Friday, April 9, 2010

The winds of change...

Throughout history we have seen many changes upon this great mass called earth. It started as wild and as free as God could make it... then he made man and woman, and through their procreation, many decades later, we stand here on this earth sifting through the misconceptions of our heritage. We stand to wounder if there is more to life then just being born and dying, if there is a purpose for our being, where we came from, where will we go... along with thousands of other questions , millions upon millions of people from throughout history, and millions upon millions of our future generations will have all pondered for the ultimate answers to our never ending questions.

However, there are are answers to these questions! It has taken me 25 years of trial and error to see the truth behind it all. From the first pair of human inhabitants to the generations to come, like the winds of change, only one thing will remain... and that is God! God is like the wind...The wind will always blow, you know its there even when you can't see it, but you can feel it with every fiber of your being! Our loving Father in Heaven is the same way.

I use to deny what I did not understand, because I did not want to understand it. I use to cry out "why me, why now, what did I do to deserve this" and I never knew the answers to my questions. My life for so long was constantly bringing me back to the same crossroads and making me feel as if I were in the same rut... digging it deeper and deeper as I kept making mistake after mistake. I felt alone, depressed, like no one could hear me scream. I had put my self in this place of despair and wanted to know how I got there and why could I not get out!
When you are this low in life, there is no where else to go but to your knees. I asked skeptically to God "What do I do"? I knew I had options for making my future better but I did not know where to go, how to get there, and when to get there. I took the opportunity, took my tax returns, rented a car, and drove hundreds of miles to investigate my future opportunities. I left everything behind... all my worries, all my family, everything! As I gained knowledge of what was truly out there for me, I also decided to drive several hundred more miles to visit an old friend from high school whom lived in the northern Rockies of Montana near the Canadian border. After spending several days there, I realised many things about my life and how I needed change everything! There was something about the air that made me feel like I was standing atop a mountain looking down at the vastness below me and knowing that nothing could bring me down! I had finally had my great epiphany!

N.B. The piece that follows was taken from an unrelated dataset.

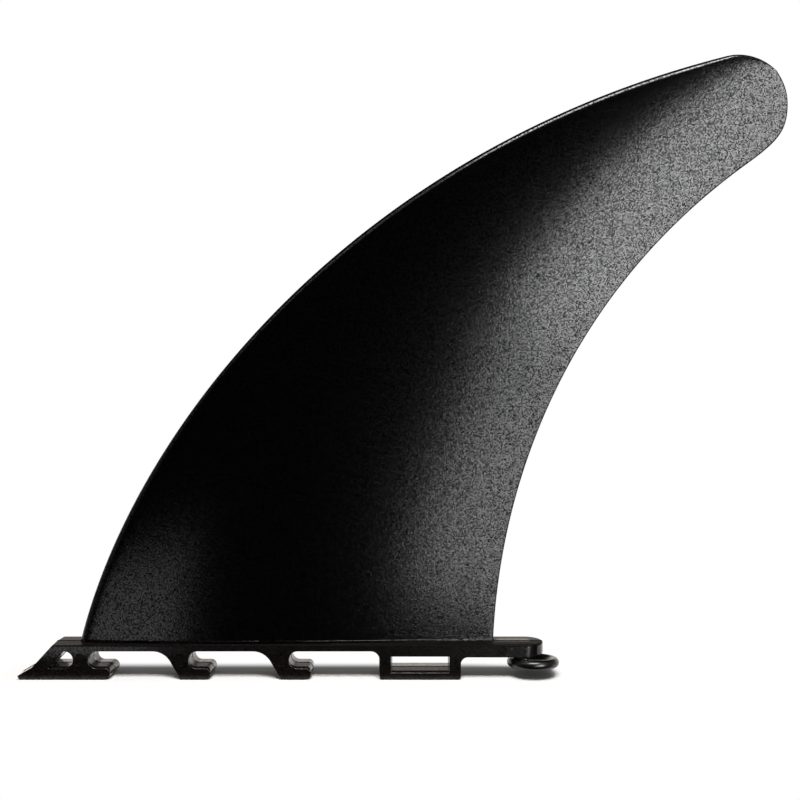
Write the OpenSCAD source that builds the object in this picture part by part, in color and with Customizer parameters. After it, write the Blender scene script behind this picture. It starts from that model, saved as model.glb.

Upon my return back to reality, I made a choice. I decided to make right my wrongs, to forgive and forget, and to become the person I wanted to be. My job was negative, so prayed and I was prompted to quit, so I did. 4 days later I was prompted to make a tanning appointment at my local tanning salon, So I did... I went in and as I was leaving I had a short conversation with the owner, and exactly one week from quiting my last job, I started working at the tanning salon. I was a nurse... with no other job skills... but God led me to where I needed to be because I was ready to listen and willing to put my trust in him! I prayed about wanting to be sealed in the Temple to my son, but I knew I was weak and I needed a strong person in my life to help me strive towards my goal, and now I am engaged to the most loving, man I know... He wants to help me become temple ready so we can be sealed together as a family! I prayed about school and furthering my education, and I know when the time is rite, we will make that happen... Why? Because I have a new found faith! I am finding the answers to my unanswered questions every time I pray, and in every scripture I read, and in every moment that I open my heart as well as my eyes and see what God has planed for me. I urge anyone who is at the crossroads and in the rut, to fall to your knees and pray! I know its not easy, it never has been and it never will be for sacrifice is the only way to become meek and humble in order to receive the blessings from our Father in Heaven.